## [Given task]
Set down all of the data exactly as it appears.

## [Collected material]
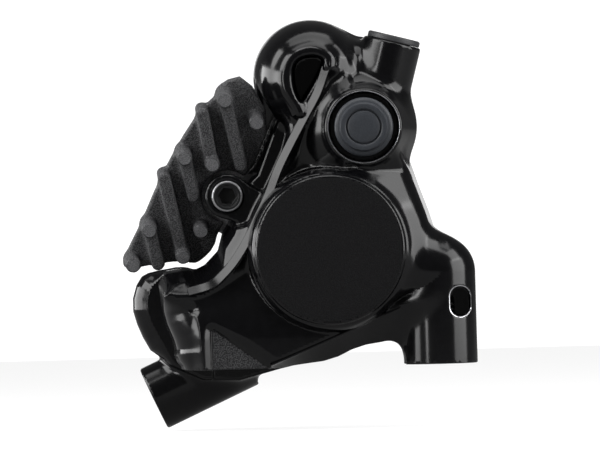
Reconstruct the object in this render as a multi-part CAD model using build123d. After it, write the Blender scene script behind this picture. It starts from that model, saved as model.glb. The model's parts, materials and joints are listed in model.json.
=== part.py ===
from build123d import *
import math
import os

# Rear flat-mount disc brake caliper with two pistons, in millimetres.
# The origin lies midway between the two frame bolts, on the plane of the two feet.
# +Z points away from the frame, +X to the rear, -Y outboard, to the side with the plain disc.
# A depth is a distance from the rotor plane, and a side is -1 (outboard) or +1 (inboard).
# In the side view, reach is measured from the piston centre away from the rotor's centre,
# and across is measured along the pad, up and to the rear.

# Frame mount and body castings
BOLT_SPACING = 34.0
BODY_HEIGHT = 58.0
MOUNT_HOLE_RADIUS = 2.1
MOUNT_HOLE_LENGTH = 11.0
BOSS_RADIUS = 6.15
BOSS_HEIGHT = 15.3
FOOT_DEPTH = 18.4
FOOT_TAPER = 2.0
OUTBOARD_THICKNESS = 21.0
INBOARD_THICKNESS = 19.0
DISC_STEP = 1.0
BASE_DEPTH = 6.4
OUTBOARD_WEB_DEPTH = 14.6
INBOARD_WEB_DEPTH = 13.6
DOME_RADIUS = 9.5
DOME_ROUNDING = 4.0
OUTBOARD_DOME_DEPTH = 15.8
INBOARD_DOME_DEPTH = 10.0
CREST_WIDTH = 1.6
CREST_DEPTH = 16.6
BOLT_BOSS_RADIUS = 6.2
BOLT_BOSS_DEPTH = 15.8

# Rotor that the caliper is made for
ROTOR_OFFSET = 12.5
ROTOR_RADIUS = 70.0
ROTOR_THICKNESS = 1.8
ROTOR_REACH = 58.0
ROTOR_ANGLE = 151.3
SLOT_CLEARANCE = 1.4

# Pads
PAD_GAP = 0.3
FRICTION_THICKNESS = 2.0
FRICTION_WIDTH = 27.0
FRICTION_HEIGHT = 18.5
BACKING_THICKNESS = 1.8
BACKING_WIDTH = 28.0
BACKING_RIM = 1.0
POCKET_CLEARANCE = 0.3
TAIL_WIDTH = 12.0
TAIL_LENGTH = 8.2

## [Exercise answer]
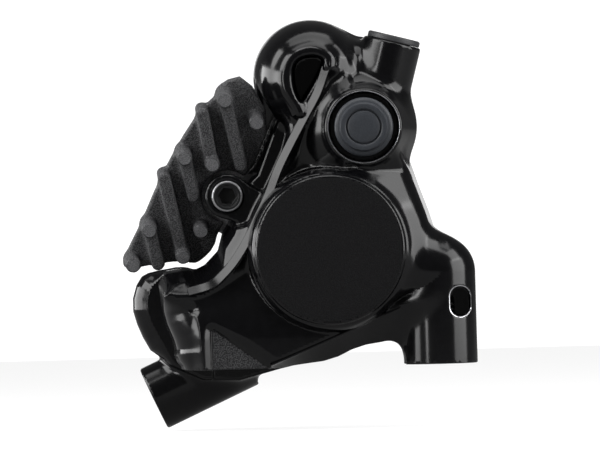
Reconstruct the object in this render as a multi-part CAD model using build123d. After it, write the Blender scene script behind this picture. It starts from that model, saved as model.glb. The model's parts, materials and joints are listed in model.json.
=== part.py ===
from build123d import *
import math
import os

# Rear flat-mount disc brake caliper with two pistons, in millimetres.
# The origin lies midway between the two frame bolts, on the plane of the two feet.
# +Z points away from the frame, +X to the rear, -Y outboard, to the side with the plain disc.
# A depth is a distance from the rotor plane, and a side is -1 (outboard) or +1 (inboard).
# In the side view, reach is measured from the piston centre away from the rotor's centre,
# and across is measured along the pad, up and to the rear.

# Frame mount and body castings
BOLT_SPACING = 34.0
BODY_HEIGHT = 58.0
MOUNT_HOLE_RADIUS = 2.1
MOUNT_HOLE_LENGTH = 11.0
BOSS_RADIUS = 6.15
BOSS_HEIGHT = 15.3
FOOT_DEPTH = 18.4
FOOT_TAPER = 2.0
OUTBOARD_THICKNESS = 21.0
INBOARD_THICKNESS = 19.0
DISC_STEP = 1.0
BASE_DEPTH = 6.4
OUTBOARD_WEB_DEPTH = 14.6
INBOARD_WEB_DEPTH = 13.6
DOME_RADIUS = 9.5
DOME_ROUNDING = 4.0
OUTBOARD_DOME_DEPTH = 15.8
INBOARD_DOME_DEPTH = 10.0
CREST_WIDTH = 1.6
CREST_DEPTH = 16.6
BOLT_BOSS_RADIUS = 6.2
BOLT_BOSS_DEPTH = 15.8

# Rotor that the caliper is made for
ROTOR_OFFSET = 12.5
ROTOR_RADIUS = 70.0
ROTOR_THICKNESS = 1.8
ROTOR_REACH = 58.0
ROTOR_ANGLE = 151.3
SLOT_CLEARANCE = 1.4

# Pads
PAD_GAP = 0.3
FRICTION_THICKNESS = 2.0
FRICTION_WIDTH = 27.0
FRICTION_HEIGHT = 18.5
BACKING_THICKNESS = 1.8
BACKING_WIDTH = 28.0
BACKING_RIM = 1.0
POCKET_CLEARANCE = 0.3
TAIL_WIDTH = 12.0
TAIL_LENGTH = 8.2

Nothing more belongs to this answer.